My brain feels like it’s going to pop. I feel a lot of pressure in my head. It isn’t a headache. Simply just pressure. A lot of pressure. There is no release. I have been like this for a couple of days now. The tension crawls around my neck and leads up to my temple. It’s hard to breathe sometimes. My throat feels tight. I pray to God to help me with this.
I have a bad habit of pondering about the past. Today, Diana, from my group training class advised me to live in the present and forget the past. She said “Focus on the now and the future. Forget the past.” I am sure I did not quote her properly but it was something like that. I love Diana. She reminds me of another version of myself. She is a ball of positivity and she is so beautiful in every way. I feel like a giant ball of negativity like a giant Rasengan (Naruto reference). My Rasengan is black and not blue like Naruto’s.

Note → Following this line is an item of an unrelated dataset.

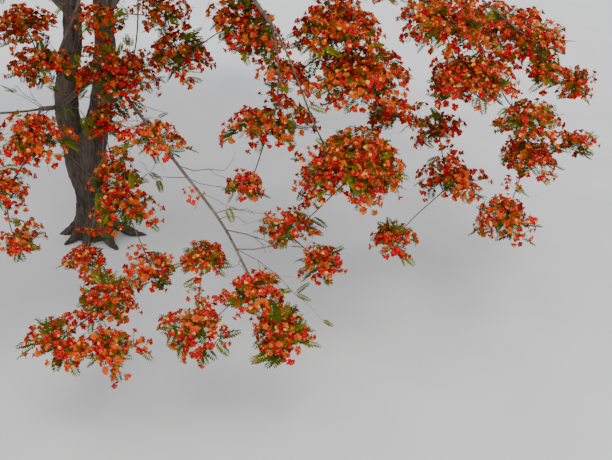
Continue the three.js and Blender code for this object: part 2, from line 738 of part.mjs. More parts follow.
const twoDigits = (number) => String(number).padStart(2, '0');
const masses = [];
allBoughs().forEach((bough, i) => {
  const name = `bough_${twoDigits(i + 1)}`;
  const line = boughLine(bough, stemLines[bough.stem], makeRandom(SEED + i));
  takeLine(name, line);
  let solid = lineSolid(line, BOUGH_SIDES);
  if (bough.from) solid = mainBody(solid.subtract(stemSolids[bough.stem]));
  addPiece(name, toGeometry(solid), limbMaterial);

  rootsAt(line, bough).forEach((start) => {
    const body = { corners: [], triangles: [], knuckles: [] };
    masses.push({ name: `mass_${twoDigits(masses.length + 1)}`, ...start, body, hubs: [] });
  });
});

masses.forEach(makeFirstShoot);
masses.forEach(makeLaterShoots);
masses.forEach((mass, i) => {
  mass.hubs.forEach(({ lobe, knuckle }, k) => {
    makeLobe(mass, lobe, knuckle, makeRandom(SEED * 2 + i * SEEDS_APART + k));
  });
  addPiece(mass.name, closeBody(mass.body), bloomMaterial);
});

export default group;
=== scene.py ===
# %% [markdown]
# # A flame tree in full bloom
# The tree stands on a short, fluted trunk that forks low. Long boughs arch out from its two stems
# like the ribs of an umbrella, and each ends in flat, drooping masses of scarlet and orange blossom
# with feathery green leaves. The solids of the part are a coarse tree of the same shape. Here the
# boughs and masses grow again by the same rule, with the same numbers, and are carried on to
# petals and the blades of leaves. All lengths of the rule are in millimetres, as in the part, and
# Blender's are in metres.

# %% The frame
import math

import bmesh
import bpy
import numpy as np
from mathutils import Matrix, Vector, noise


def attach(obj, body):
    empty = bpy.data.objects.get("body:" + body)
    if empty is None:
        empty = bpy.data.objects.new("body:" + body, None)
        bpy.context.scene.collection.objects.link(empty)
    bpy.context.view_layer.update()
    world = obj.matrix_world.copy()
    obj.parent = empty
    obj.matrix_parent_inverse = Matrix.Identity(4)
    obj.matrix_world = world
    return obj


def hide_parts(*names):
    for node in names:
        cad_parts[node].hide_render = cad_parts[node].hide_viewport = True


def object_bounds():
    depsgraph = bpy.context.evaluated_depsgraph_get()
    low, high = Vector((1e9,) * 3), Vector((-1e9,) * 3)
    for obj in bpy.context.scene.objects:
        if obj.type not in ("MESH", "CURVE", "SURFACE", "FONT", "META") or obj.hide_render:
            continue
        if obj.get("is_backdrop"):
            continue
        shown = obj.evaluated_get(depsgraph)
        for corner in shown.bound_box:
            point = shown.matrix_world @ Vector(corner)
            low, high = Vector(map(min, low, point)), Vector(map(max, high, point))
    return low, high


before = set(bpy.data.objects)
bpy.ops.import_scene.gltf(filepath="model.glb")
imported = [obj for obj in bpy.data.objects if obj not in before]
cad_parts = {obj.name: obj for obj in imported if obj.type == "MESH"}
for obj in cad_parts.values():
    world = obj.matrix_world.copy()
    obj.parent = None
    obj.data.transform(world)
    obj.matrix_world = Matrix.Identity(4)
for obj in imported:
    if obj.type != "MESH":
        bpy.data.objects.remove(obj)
solids_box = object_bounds()
nodes = sorted(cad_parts)
print(len(nodes), "solids, box", solids_box)

# %% [markdown]
# ## Camera, light and floor
# The tree is seen from in front and above: the eye is 6.35 m up and looks down on the crown. A
# lens of 50 mm at that place gives the same perspective. A camera first looks straight down, so it
# is tilted up to 28.5 degrees below the level and then rolled a little round its own axis.

# %% Camera
EYE_PLACE, EYE_DOWN, EYE_ROLL, LENS = (3.412, -11.829, 6.35), 28.5, -2.4, 50


def add_object(name, data):
    made = bpy.data.objects.new(name, data)
    bpy.context.scene.collection.objects.link(made)
    return made


eye = add_object("eye", bpy.data.cameras.new("eye"))
eye.data.lens = LENS
eye.matrix_world = (
    Matrix.Translation(EYE_PLACE)
    @ Matrix.Rotation(math.radians(90 - EYE_DOWN), 4, "X")
    @ Matrix.Rotation(math.radians(EYE_ROLL), 4, "Z")
)
bpy.context.scene.camera = eye
print("eye at", EYE_PLACE, "lens", LENS)


# %% [markdown]
# Soft light flatters petals: a pale world gives even light from all sides. A wide sun high in
# front gives the masses a bright top and a shaded underside, so that they read as domes, and a
# weaker one from the left fills the shade.

# %% Light
def add_sun(name, strength, angle, turn, colour):
    sun = add_object(name, bpy.data.lights.new(name, "SUN"))
    sun.data.energy = strength
    sun.data.angle = math.radians(angle)
    sun.data.color = colour
    sun.rotation_euler = [math.radians(a) for a in turn]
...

The family drama does not help my mental health. Literally, it feels like every week is a different type of drama. I need to move out. I would be much happier. I have an attachment to my family but it is unhealthy. Too many people in one house. I am grateful for my time living under my parents’ roof but every time I am home, I just feel anxious. Who is going to erupt next? Who is going to complain next? My room is way too small. My sister hogs the bathroom, which means I keep everything in my room, including my toothbrush in my room. I can’t sleep in the morning because of all the talking. Parking in our driveway is a nightmare. Having a conversation with anyone cause drama. Your words are twisted and turned into something else causing some type of unnecessary drama. There is a lot more.

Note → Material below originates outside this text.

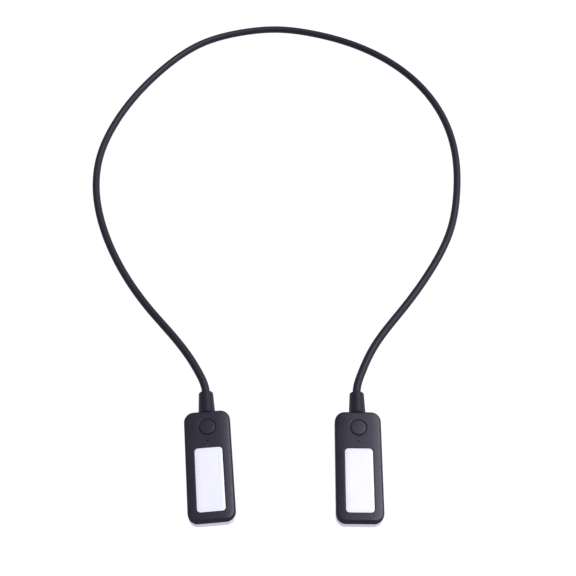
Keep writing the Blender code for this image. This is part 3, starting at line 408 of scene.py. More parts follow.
def rounded_rectangle(width, length, radius, middle_y=0.0):
    """Anticlockwise points of a rectangle with round corners, its straight sides evenly divided."""
    signs = ((1, 1), (-1, 1), (-1, -1), (1, -1))
    middles = [Vector((sx * (width / 2 - radius), middle_y + sy * (length / 2 - radius)))
               for sx, sy in signs]
    points = []
    for corner, middle in enumerate(middles):
        for step in range(CORNER_STEPS + 1):
            angle = math.radians(90 * (corner + step / CORNER_STEPS))
            points.append(middle + radius * Vector((math.cos(angle), math.sin(angle))))
        angle = math.radians(90 * (corner + 1))
        ahead = middles[(corner + 1) % 4] + radius * Vector((math.cos(angle), math.sin(angle)))
        steps = LONG_STEPS if corner % 2 else SHORT_STEPS
        here = points[-1]
        points += [here.lerp(ahead, step / steps) for step in range(1, steps)]
    return points


def circle(radius, sides, centre=(0.0, 0.0)):
    angles = [2 * math.pi * side / sides for side in range(sides)]
    return [Vector((centre[0] + radius * math.cos(a), centre[1] + radius * math.sin(a))) for a in angles]


def loft(mesh, rings, closed=False):
    """A skin through rings of points: capped at both ends, or joined round like a torus."""
    made = [[mesh.verts.new(point) for point in ring] for ring in rings]
    count = len(made[0])
    for lower, upper in zip(made, made[1:] + (made[:1] if closed else [])):
        for i in range(count):
            j = (i + 1) % count
            mesh.faces.new((lower[i], lower[j], upper[j], upper[i]))
    if not closed:
        mesh.faces.new(list(reversed(made[0])))
        mesh.faces.new(made[-1])


def turned(mesh, profile, sides, centre=(0.0, 0.0), placing=Matrix.Identity(4)):
    """A solid of revolution through radii and levels. Its ends close on the axis, level with the
    profile's first and last points, or at the level of a last point whose radius is zero."""
    ends = [mesh.verts.new(placing @ Vector((*centre, level))) for level in (profile[0][1], profile[-1][1])]
    rings = [[mesh.verts.new(placing @ (point.to_3d() + UP * level))
              for point in circle(radius, sides, centre)] for radius, level in profile if radius]
    for i in range(sides):
        j = (i + 1) % sides
        mesh.faces.new((ends[0], rings[0][j], rings[0][i]))
        for lower, upper in zip(rings, rings[1:]):
            mesh.faces.new((lower[i], lower[j], upper[j], upper[i]))
        mesh.faces.new((rings[-1][i], rings[-1][j], ends[1]))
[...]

Trust me. I know how much rent is in LA and I know I should be grateful. I have food and shelter. My mom allows me to have so many pets and yeah she complains but she allows me to keep them all. Also, since I live at home with my family, I don’t have to make time to see them. Everyone sees each other at some point in the day and that is kind of nice.
But, too many personalities under one roof. I am ready for my own place. A cozy bathroom with all my beauty products so I can keep up with my skin routine, which is causing me all sorts of wrinkles. Right now, my skin products are all in my room and I forget to take it with me when I go to brush my teeth and shower. Of course, I can walk back and get it but then laziness gets in the way.
I feel stuck.
There is so much negative energy at home that it weighs in on me in every way. My diet sucks and my work feel super tiresome and my mood seems horrendous.
My mind goes to a younger Frshta.
I had a light heart and loved to laugh. I had long lushes hair that I loved to french braid. I was the motivator in my circle and my positivity was contagious. I had been given so many compliments on my personality. I liked to dress up. I liked jeweler. I liked feeling pretty.
Certain types of people bring this out in me.
You know I am a Gemini. I am super versatile. My moods are always changing and I adapt to my surroundings. Some people just bring a different side out of me.
I miss me. I miss my happiness. I miss my bubbliness. But, maybe that version of me doesn’t exist anymore. Maybe this is the new me. I don’t want to even be around others because I feel like I am just passing my negativity.
I hung out with my mother a couple of times this week. I love my mom but it felt forced. We didn’t say much to each other. Sometimes I wish she would ask me how I am or how I am feeling. She doesn’t. Never. I guess it’s for the better because she won’t understand and won’t try to understand.
For some reason I have a feeling that this chapter is coming to any end. Hopefully soon because right now I don’t even want to dream. Literally, I hate dreaming. I just want my brain to shut off.